• [DIRECTION]: Can you quote exactly the stretch of lines from the one with "Recreate this object" through the final line of the material, both ends included?

┌──

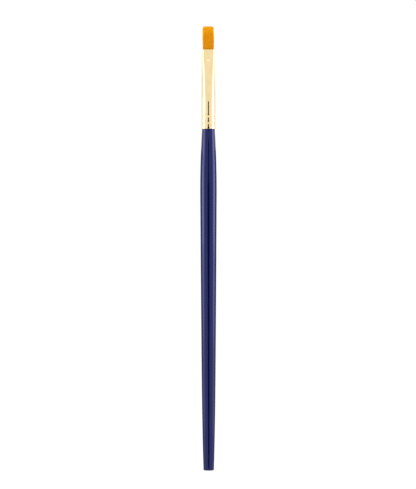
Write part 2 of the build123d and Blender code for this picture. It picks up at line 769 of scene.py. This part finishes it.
@dataclass
class CrimpedFerrule:
    """The drawn gold tube: a round barrel with two crimps, a cone, and a mouth pressed flat between plates.

    Attributes:
        low: The height of its lower edge.
        high: The height of its mouth.
        radius: The barrel's outer radius.
        wall: The tube's wall.
        crimps: The crimps' heights above the lower edge.
        crimp_width: How wide each crimp is along the tube.
        crimp_depth: How far each is pressed in.
        crimp_steps: How many rings each crimp has.
        barrel_step: The largest gap between rings on the plain barrel.
        cone_start: Where the cone starts, above the lower edge.
        cone_step: The largest gap between rings on the cone.
        press_start: Where the plates reach down to, above the lower edge.
        press_step: The largest gap between rings that the plates reach.
        press_margin: How far inside its two ends the pressed part is eased.
        press_easing: How many times it is eased.
        mouth_half_depth: Half the depth of the flattened mouth.
        crown: How much of its bulge a pressed face keeps.
        edge_round: The rounding of the tube's two edges.
        edge_segments: How many faces each rounding has.
    """

    low: float
    high: float
    radius: float
    wall: float = 0.3
    crimps: tuple[float, ...] = (3.5, 7.4)
    crimp_width: float = 1.15
    crimp_depth: float = 0.15
    crimp_steps: int = 14
    barrel_step: float = 1.5
    cone_start: float = 15.0
    cone_step: float = 1.2
    press_start: float = 35.5
    press_step: float = 0.3
    press_margin: float = 0.5
    press_easing: int = 3
    mouth_half_depth: float = 0.96
    crown: float = 0.16
    edge_round: float = 0.07
    edge_segments: int = 3

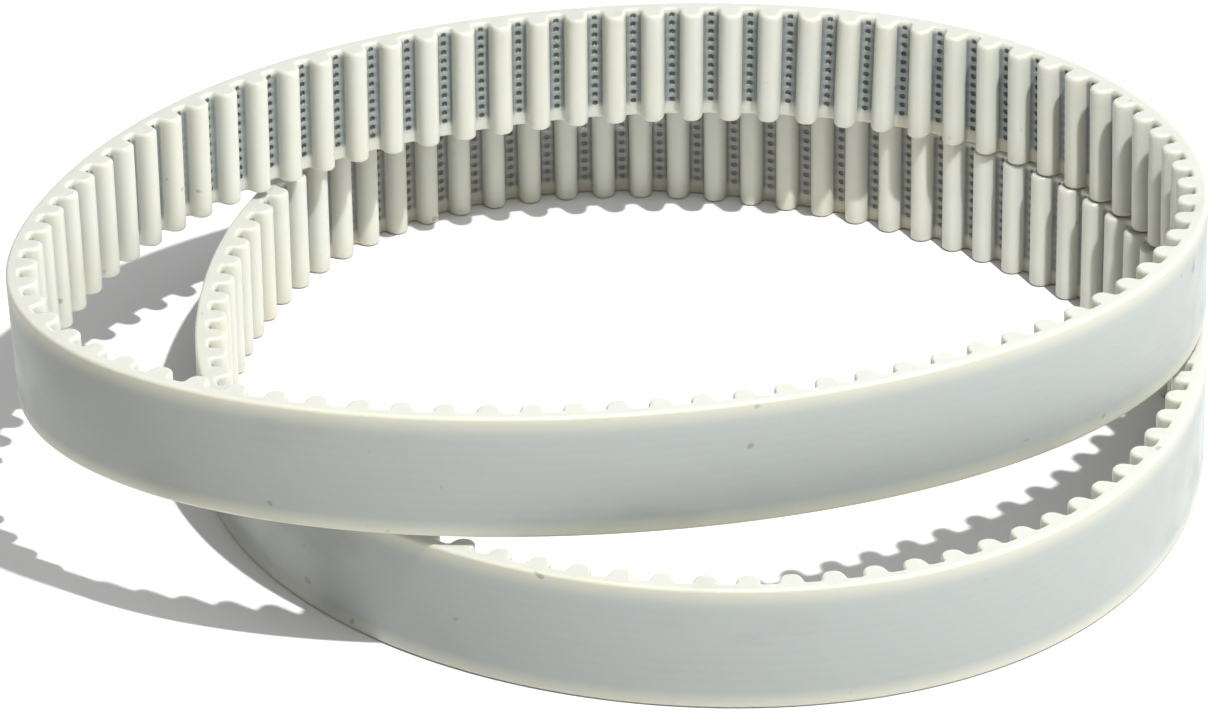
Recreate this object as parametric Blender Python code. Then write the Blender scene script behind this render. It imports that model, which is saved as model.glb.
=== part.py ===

└──

• [FINAL RESULT]:
Recreate this object as parametric Blender Python code. Then write the Blender scene script behind this render. It imports that model, which is saved as model.glb.
=== part.py ===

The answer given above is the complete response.